More than any historian I have read, Knott writes for herself. Her book is driven by self-reflection and personal memory. She does not create her questions simply out of academic interest or a curious piece of archival evidence, but out of a need to make sense of her own experience. Knott eschews the conventions of historical writing. Gone is any pretense to objectivity. And she sees no need to discuss the historical development of mothering chronologically or genealogically. Rather, she writes within a genre of self-help and maternal memoir. Her history reflects experiences like the realization of “the glimmer of novelty… the sheer peculiarity of adding reproduction to sex.” And the “privilege of relative stillness” that allows her to sit reflexively with her hand on her stomach, waiting for the baby to move. Her book is complex and expansive, covering twenty-two stages of mothering. Each addresses a particular discomfort, anxiety, or hope.
Knott draws her questions from personal experience, but her archival explorations are diversified outside of her race, class, and gender identities. As she notes early on, certain developments over the past half century or so – capitalism’s low valuing of caregiving, the emergence of queer families, and more egalitarian parenting amongst some working partners, to name but a few – demand a history that pushes beyond the idea that there is a single labor of mothering in any historical period. Biologically producing a baby and mothering were not always synonymous historically. Black enslaved women and children often did the labor of mothering on plantations in the early nineteenth century.

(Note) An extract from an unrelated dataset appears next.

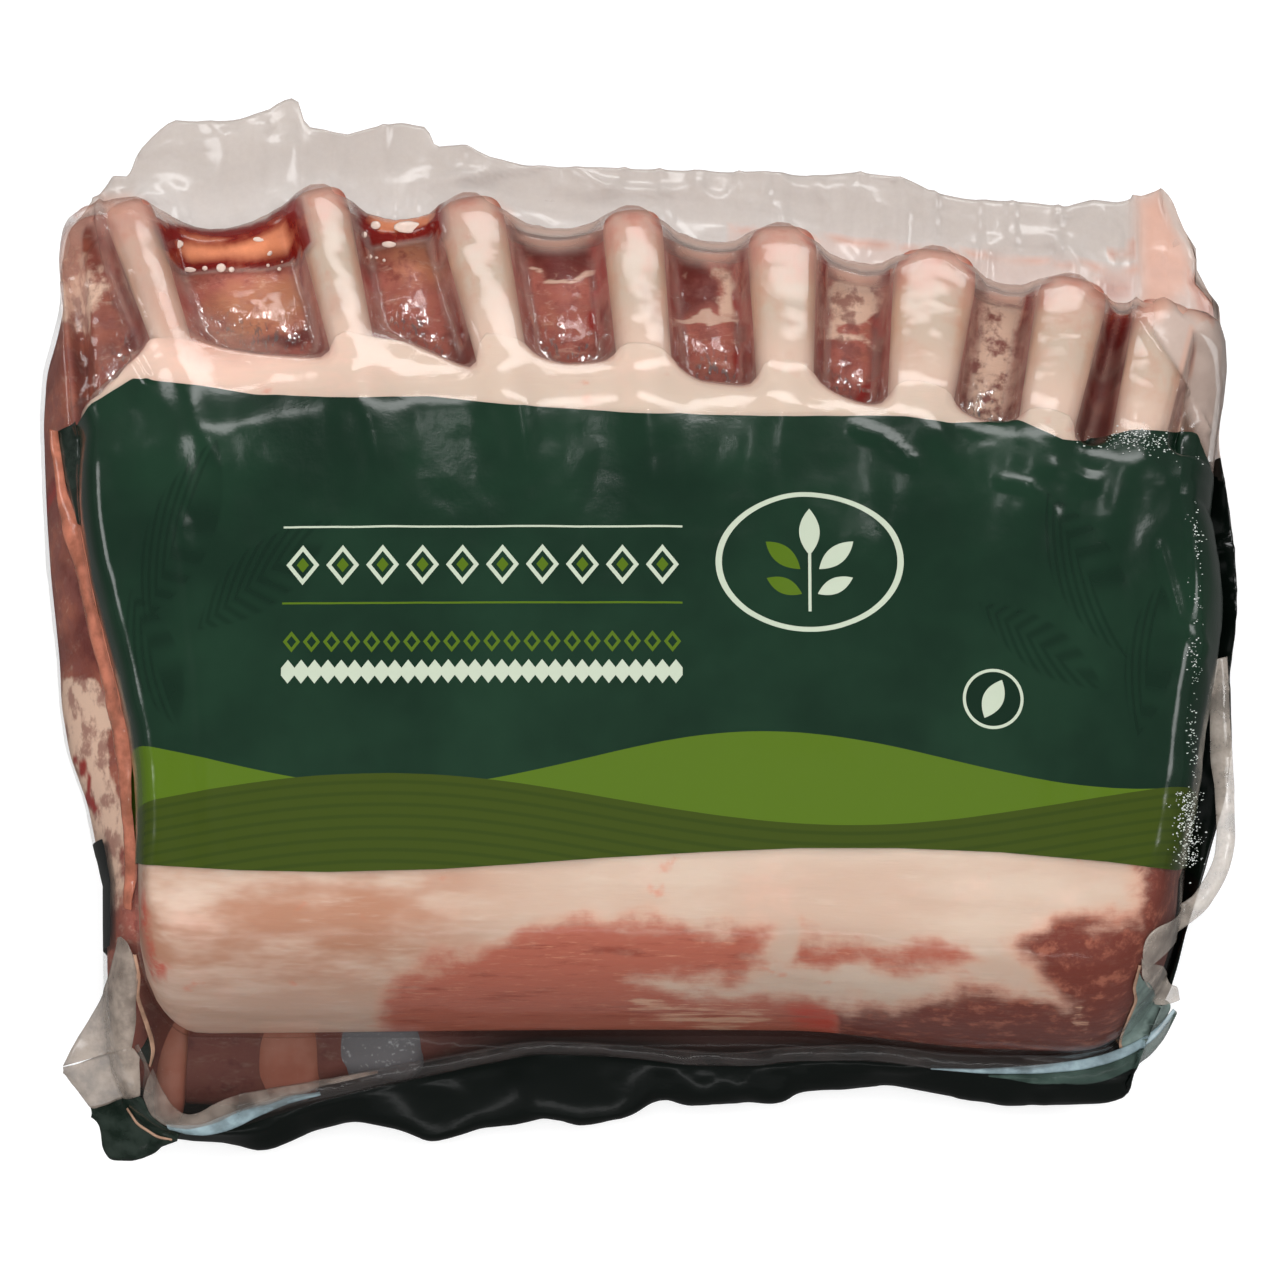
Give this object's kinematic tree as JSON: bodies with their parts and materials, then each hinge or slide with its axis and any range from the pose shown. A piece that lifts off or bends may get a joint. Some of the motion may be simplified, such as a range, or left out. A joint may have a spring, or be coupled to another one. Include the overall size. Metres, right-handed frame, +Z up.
{
  "type": "vacuum-packed frenched lamb racks",
  "caption": "Raw frenched lamb racks nested together and vacuum packed in a clear bag with a green printed band, rib bones and loose film edges showing.",
  "frame": {"origin": "bottom centre of the pack's box, on the surface it lies on", "axes": "+X along the row of ribs, from the long-boned left end to the right end; +Y from the loin edge towards the upper rack's rib tips; +Z up, out of the printed face"},
  "size_m": [0.2098, 0.1846, 0.066],
  "materials": {
    "clear_film": "clear glossy vacuum film over meat, fat and bone",
    "printed_film": "dark green printed glossy vacuum film",
    "bone": "scraped ivory rib bone, moist",
    "fat": "cream fat cap with pink tint",
    "meat": "raw red-brown lamb, wet, with silverskin and streaks of fat",
    "juice": "thin red meat juice with bubbles, glossy"
  },
  "bodies": {
    "root": {"sealed_pack": "clear_film"}
  },
  "joints": []
}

Such attention frequently meant that other women (usually with the title Aunt or Aunty) mothered these women’s children for significant parts of the day, month, or year. Lower- class women in seventeenth-century England frequently brought other women’s babies into their own homes, acting as wet nurses to maintain a stable income for their family while they cared for their own infants. And Ojibwe women nursed the infants of women who died in labor, making them their own. Mothering is necessary labor that varies dramatically depending on the society and its structures.